Das ‚System of Care’ der fetomaternalen Chirurgie bei Spina bifida. Zur Etablierung eines klinischen Standards und einer gesellschaftlichen Norm
Dissertation project Sandra Gratwohl
Prenatal therapies are currently creating a field of biomedical innovations that generates new forms of medical practice and shapes social reality. A Swiss centre in the field of maternal-fetal medicine has been offering prenatal surgery for spina bifida, a neural tube defect, since 2010. This procedure, which involves opening the abdominal wall and the uterus, is seen by medicine as the "novel standard of care". But what does standard mean here? How does a clinical standard become a service that is regularly covered by health insurance? And how does a treatment option become a social normality?
These questions are discussed in the dissertation project financed by the Swiss National Science Foundation. Findings from recent field research show that this new standard treatment requires complex, interdisciplinary interaction: a "System of Care", as one of the co-directors of the centre calls it. In this "System of Care", medical actors (from neonatology, gynaecology and anaesthesia to paediatric surgery and rehabilitation), pregnant women and their families interact. A central aspect of this is the commitment of all actors to this system through "compliance", i.e. a voluntary commitment to behaviour that is in line with the regulations.

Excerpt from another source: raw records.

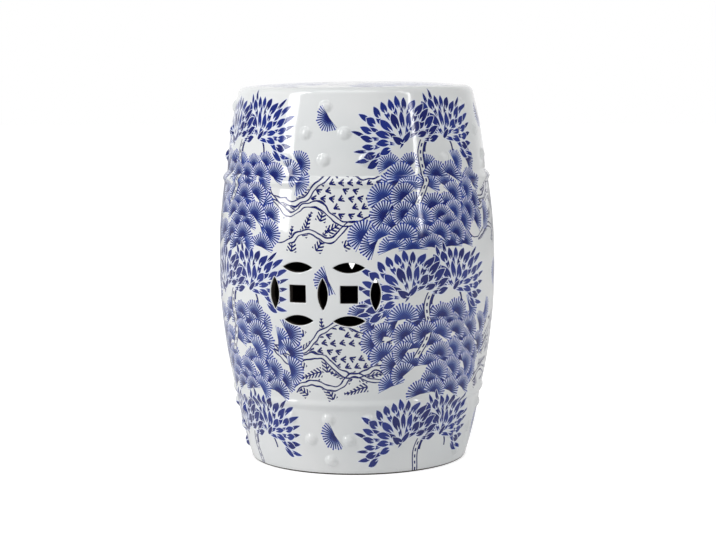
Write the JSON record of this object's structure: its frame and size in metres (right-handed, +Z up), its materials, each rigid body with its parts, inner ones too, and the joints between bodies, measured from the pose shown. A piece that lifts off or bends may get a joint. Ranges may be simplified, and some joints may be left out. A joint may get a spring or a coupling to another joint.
{
  "type": "ceramic garden stool",
  "caption": "Hollow drum-shaped ceramic garden stool with a slightly domed seat, raised bosses, two mouldings and pierced coin openings.",
  "frame": {"origin": "centre of the foot ring's underside, on the surface that the stool stands on", "axes": "+Z up along the drum's axis, -Y towards the front double coin, +X to the right seen from the front"},
  "size_m": [0.337, 0.337, 0.457],
  "materials": {
    "white_glaze": "gloss",
    "bare_clay": "matt"
  },
  "bodies": {
    "root": {"seat_top": "white_glaze", "upper_course": "white_glaze", "middle_course": "white_glaze", "lower_course": "white_glaze", "upper_moulding": "white_glaze", "lower_moulding": "white_glaze", "upper_bosses_row_1": "white_glaze", "upper_bosses_row_2": "white_glaze", "upper_bosses_row_3": "white_glaze", "lower_bosses_row_1": "white_glaze", "lower_bosses_row_2": "white_glaze", "lower_bosses_row_3": "white_glaze", "foot_ring": "bare_clay"}
  },
  "joints": []
}
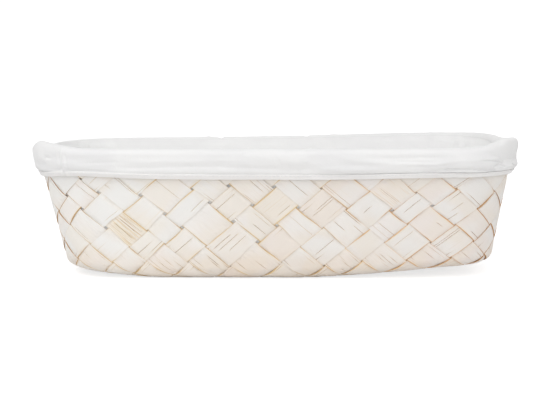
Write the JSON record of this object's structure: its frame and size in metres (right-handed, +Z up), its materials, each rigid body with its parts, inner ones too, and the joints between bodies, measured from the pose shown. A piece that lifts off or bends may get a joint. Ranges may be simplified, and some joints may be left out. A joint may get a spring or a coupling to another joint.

If standards are seen in the sense of "Ecologies of Knowledge" (Star 1995), it becomes clear that they are experienced and negotiated unequally in different social worlds. Standards are neither neutral nor apolitical or given. Rather, they embody values, lead to consequences and require obligations. In practice, standards are continually produced, maintained, and probably continually further developed to account for any insights that have been revealed in practice. Through an ethnographic approach, I would like to understand how precisely the "System of Care" works, why it is necessary, which actors and positions it entails, how compliance is achieved, and how pregnant women experience their own role in the system.
The standardization of a medical option has implications beyond the medical field. For example, it is being discussed whether prenatal surgery for spina bifida should be given the status of a routine treatment covered by insurance benefits. For this reason, I will go beyond the "System of Care" to follow how the surgical technique is negotiated in politics, law and society. The negotiation of a medical possibility into a social normality is on the horizon. New prenatal norms have consequences for pregnant women’s decision-making. This study intends to show how their autonomy is addressed in this process.
The results of the dissertation will provide better insight into the medical, legal, institutional and social aspects of this development, its consequences and the public discussion.